» STATED EXERCISE: Work out how many lines of the material below mention the word "from"; reply with the number only.

» EXTRACTED DATA:
## start
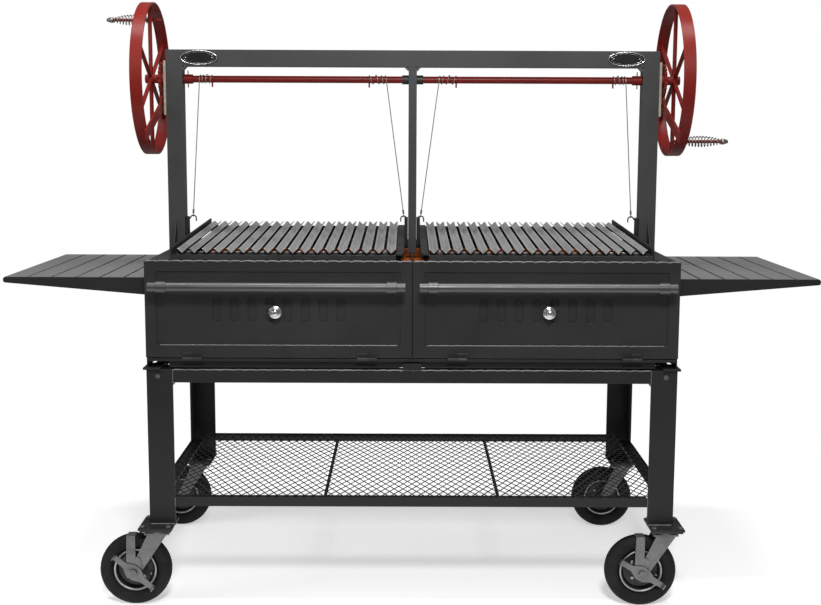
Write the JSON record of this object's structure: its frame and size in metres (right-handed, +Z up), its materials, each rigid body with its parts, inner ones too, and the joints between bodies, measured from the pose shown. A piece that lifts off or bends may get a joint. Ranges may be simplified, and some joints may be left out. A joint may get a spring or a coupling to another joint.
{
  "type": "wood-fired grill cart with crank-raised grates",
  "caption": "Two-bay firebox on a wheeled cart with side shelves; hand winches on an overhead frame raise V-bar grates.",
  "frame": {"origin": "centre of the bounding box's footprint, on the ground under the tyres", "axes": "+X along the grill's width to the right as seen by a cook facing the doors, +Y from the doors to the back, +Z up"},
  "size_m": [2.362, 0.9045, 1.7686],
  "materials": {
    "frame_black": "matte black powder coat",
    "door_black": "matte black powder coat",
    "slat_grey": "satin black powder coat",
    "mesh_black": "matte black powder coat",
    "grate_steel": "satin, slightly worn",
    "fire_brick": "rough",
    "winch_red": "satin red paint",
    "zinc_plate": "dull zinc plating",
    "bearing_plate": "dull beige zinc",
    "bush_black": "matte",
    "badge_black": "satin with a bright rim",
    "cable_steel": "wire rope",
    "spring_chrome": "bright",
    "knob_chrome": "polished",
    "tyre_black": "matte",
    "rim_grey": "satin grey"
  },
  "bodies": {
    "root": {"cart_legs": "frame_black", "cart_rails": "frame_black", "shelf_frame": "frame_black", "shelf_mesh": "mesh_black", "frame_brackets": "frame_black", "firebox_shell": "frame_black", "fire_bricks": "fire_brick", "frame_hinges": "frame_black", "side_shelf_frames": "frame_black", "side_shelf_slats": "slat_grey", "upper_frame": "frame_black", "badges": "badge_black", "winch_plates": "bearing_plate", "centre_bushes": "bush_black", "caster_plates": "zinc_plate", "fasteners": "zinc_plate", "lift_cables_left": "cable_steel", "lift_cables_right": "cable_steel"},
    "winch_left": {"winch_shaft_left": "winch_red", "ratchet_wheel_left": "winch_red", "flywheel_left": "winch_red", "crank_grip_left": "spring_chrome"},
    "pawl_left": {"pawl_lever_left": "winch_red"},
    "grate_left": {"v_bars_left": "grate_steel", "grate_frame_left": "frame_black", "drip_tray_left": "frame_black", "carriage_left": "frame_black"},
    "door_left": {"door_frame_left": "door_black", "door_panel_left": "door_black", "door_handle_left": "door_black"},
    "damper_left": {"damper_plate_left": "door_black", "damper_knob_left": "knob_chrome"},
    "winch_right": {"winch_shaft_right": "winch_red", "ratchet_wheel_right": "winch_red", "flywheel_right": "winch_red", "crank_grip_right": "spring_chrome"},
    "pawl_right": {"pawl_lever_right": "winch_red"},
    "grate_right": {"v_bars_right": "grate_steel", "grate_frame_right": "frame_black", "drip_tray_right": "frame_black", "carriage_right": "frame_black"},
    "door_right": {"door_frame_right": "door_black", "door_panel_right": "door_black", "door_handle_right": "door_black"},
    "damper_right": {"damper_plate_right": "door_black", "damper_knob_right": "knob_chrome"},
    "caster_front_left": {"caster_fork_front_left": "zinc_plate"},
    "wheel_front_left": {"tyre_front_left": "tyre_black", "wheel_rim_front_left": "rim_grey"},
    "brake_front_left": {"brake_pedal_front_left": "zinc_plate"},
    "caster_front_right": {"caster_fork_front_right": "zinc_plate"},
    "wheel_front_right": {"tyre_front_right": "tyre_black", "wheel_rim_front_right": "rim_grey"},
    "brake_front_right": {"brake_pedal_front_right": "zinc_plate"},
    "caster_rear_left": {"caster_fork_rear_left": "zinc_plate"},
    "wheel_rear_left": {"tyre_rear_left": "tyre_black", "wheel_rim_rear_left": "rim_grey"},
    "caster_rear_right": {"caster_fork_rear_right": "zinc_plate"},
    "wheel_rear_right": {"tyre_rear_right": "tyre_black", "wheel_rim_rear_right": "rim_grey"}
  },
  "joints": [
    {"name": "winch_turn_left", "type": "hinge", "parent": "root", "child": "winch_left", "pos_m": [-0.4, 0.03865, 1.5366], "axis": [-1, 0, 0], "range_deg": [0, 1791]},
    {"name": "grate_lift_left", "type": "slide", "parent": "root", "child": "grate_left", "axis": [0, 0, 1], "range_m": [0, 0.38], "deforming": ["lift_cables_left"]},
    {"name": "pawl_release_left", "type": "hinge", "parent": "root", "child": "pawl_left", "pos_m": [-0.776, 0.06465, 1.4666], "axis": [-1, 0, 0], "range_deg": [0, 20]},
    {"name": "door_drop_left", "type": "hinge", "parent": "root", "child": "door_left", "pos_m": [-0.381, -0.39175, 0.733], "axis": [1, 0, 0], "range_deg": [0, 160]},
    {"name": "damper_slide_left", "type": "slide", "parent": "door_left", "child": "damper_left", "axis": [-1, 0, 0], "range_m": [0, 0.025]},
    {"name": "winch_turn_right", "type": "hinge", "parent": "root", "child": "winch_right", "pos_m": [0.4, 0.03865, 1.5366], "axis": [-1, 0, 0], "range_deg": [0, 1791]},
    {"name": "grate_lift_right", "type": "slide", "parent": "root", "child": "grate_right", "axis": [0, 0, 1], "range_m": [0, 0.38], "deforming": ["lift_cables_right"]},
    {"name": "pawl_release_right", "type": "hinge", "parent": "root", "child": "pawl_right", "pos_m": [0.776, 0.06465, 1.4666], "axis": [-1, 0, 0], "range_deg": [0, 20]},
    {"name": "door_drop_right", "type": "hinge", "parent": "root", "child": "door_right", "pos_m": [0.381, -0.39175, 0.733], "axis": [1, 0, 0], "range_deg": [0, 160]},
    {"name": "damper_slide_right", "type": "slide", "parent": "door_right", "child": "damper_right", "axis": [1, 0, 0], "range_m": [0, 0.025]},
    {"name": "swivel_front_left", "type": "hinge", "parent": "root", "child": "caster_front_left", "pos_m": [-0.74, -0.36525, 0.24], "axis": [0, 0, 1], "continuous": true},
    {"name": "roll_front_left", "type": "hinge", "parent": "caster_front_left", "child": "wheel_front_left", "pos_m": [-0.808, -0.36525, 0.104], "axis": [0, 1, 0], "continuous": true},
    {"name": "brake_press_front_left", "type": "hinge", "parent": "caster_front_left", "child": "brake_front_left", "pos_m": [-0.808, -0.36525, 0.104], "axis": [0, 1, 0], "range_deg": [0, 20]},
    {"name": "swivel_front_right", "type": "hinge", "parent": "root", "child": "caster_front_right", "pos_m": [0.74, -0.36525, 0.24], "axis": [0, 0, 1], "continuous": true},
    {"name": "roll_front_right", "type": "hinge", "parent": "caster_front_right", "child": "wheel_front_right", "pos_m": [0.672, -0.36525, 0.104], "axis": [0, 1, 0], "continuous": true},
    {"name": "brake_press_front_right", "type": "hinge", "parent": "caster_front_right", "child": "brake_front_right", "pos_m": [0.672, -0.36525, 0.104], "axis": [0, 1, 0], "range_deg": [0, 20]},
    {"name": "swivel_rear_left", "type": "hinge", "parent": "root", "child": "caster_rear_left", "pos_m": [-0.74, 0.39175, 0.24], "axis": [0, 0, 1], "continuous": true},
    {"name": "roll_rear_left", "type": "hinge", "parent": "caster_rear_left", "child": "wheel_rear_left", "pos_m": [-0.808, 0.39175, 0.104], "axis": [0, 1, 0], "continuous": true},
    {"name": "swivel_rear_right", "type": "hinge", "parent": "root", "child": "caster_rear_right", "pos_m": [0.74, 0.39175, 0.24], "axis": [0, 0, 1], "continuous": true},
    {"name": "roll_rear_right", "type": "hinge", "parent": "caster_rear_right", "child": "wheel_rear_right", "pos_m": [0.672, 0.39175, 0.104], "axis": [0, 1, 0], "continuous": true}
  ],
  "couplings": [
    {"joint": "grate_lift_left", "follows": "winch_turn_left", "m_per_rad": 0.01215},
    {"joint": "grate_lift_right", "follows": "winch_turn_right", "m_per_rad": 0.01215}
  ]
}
## end
## start
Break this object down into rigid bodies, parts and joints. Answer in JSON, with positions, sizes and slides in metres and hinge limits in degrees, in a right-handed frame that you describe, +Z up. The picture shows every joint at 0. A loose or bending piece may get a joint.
## end
» SOLUTION TO THIS TASK: 2